Construing the above-stated allegations most strongly against the plaintiff, as must be done on general demurrer, they show that the plaintiff knew that the heater would not remain lit, but notified defendant merely of the rusty, yet safe and operable, condition of the various parts and the inconvenient location of the heater; that, if there was any leakage from the valve, the plaintiff would have smelled it, yet the explosion was caused by his attempting to light the heater when the pit was filled with gas from the leaky valve which he did not smell, which means that the plaintiff, with knowledge of the malfunction of the heater, either smelled the gas, as he alleged he would have, yet proceeded to light the heater anyway or, in the exercise of ordinary care, should have smelled the gas. Although the question of contributory negligence is normally one for the jury, the petition patently shows on its face that the plaintiff was guilty of such contributory negligence as bars his recovery, whether the petition be construed to allege that his attempt to light the heater was made with actual knowledge of the danger, acquired by his smelling the gas plus his three months' experience with the heater's defects, or with knowledge implied by the fact that a reasonably prudent man in the exercise of ordinary care would be put on notice of the danger of such circumstances.

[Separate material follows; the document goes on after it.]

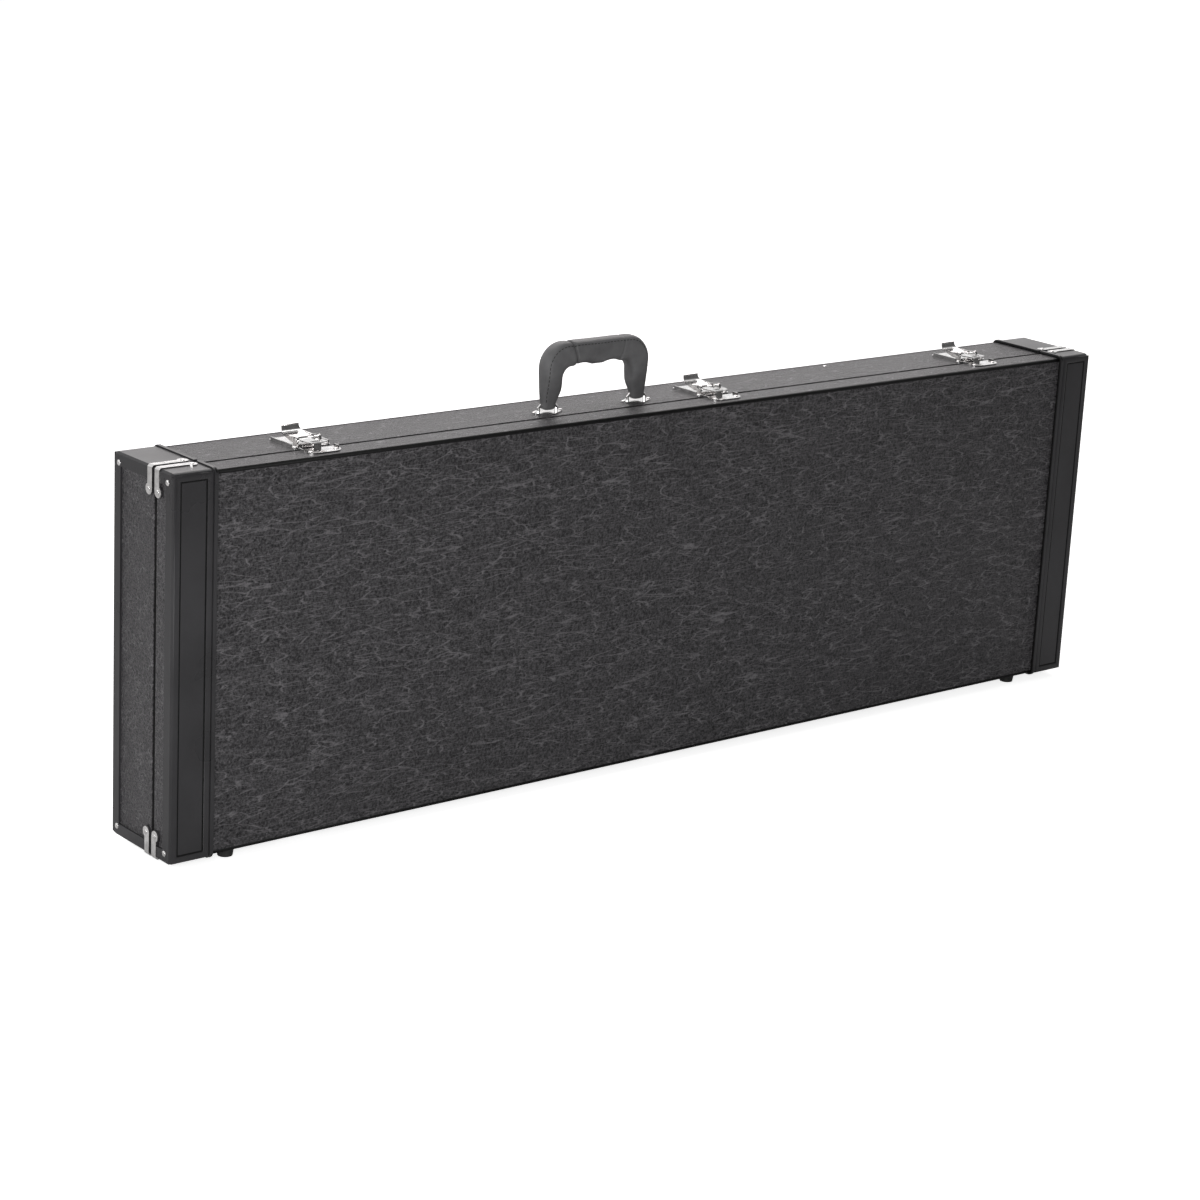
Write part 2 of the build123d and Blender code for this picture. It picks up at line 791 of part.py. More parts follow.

There is no allegation in the petition as to the date of the notice alleged to have been given the landlord or the time elapsing from the date of the notice until the explosion. There is no allegation in the petition that the plaintiff ever gave notice of a condition which he considered dangerous so as to place upon the landlord the duty of immediate repair. In fact the allegations and absence of other allegations seem to indicate that the plaintiff was more interested in the heater's being located in a more convenient place than that it should have been rendered more safe. When the landlord is alleged to have bought new parts and decided to install them when he later would move the heater to a more convenient place, it is not alleged that the plaintiff remonstrated with the landlord concerning the dangerous condition of the heater or that he made clear to the landlord that his interest was in safety and not convenience. Construing the petition against the plaintiff it alleged only that the heater was not operable when seeping water put out the pilot light and that there was no danger from the putting out of the pilot light. Nothing alleged shows notice to the landlord of any danger attendant upon the rusty condition of the thermostat valve. See: Ball v. Walsh, 137 Ga. 350 ( 73 S.E. 585); Donehoe v. Crane, 141 Ga. 224 ( 80 S.E. 712); Clements v. Blanchard, 141 Ga. 311 ( 80 S.E. 1004, LRA 1917A 993).
The court did not err in its judgment sustaining the general demurrer to the petition as amended.
Judgment affirmed. Eberhardt, J., concurs. Hall, J., concurs in the judgment.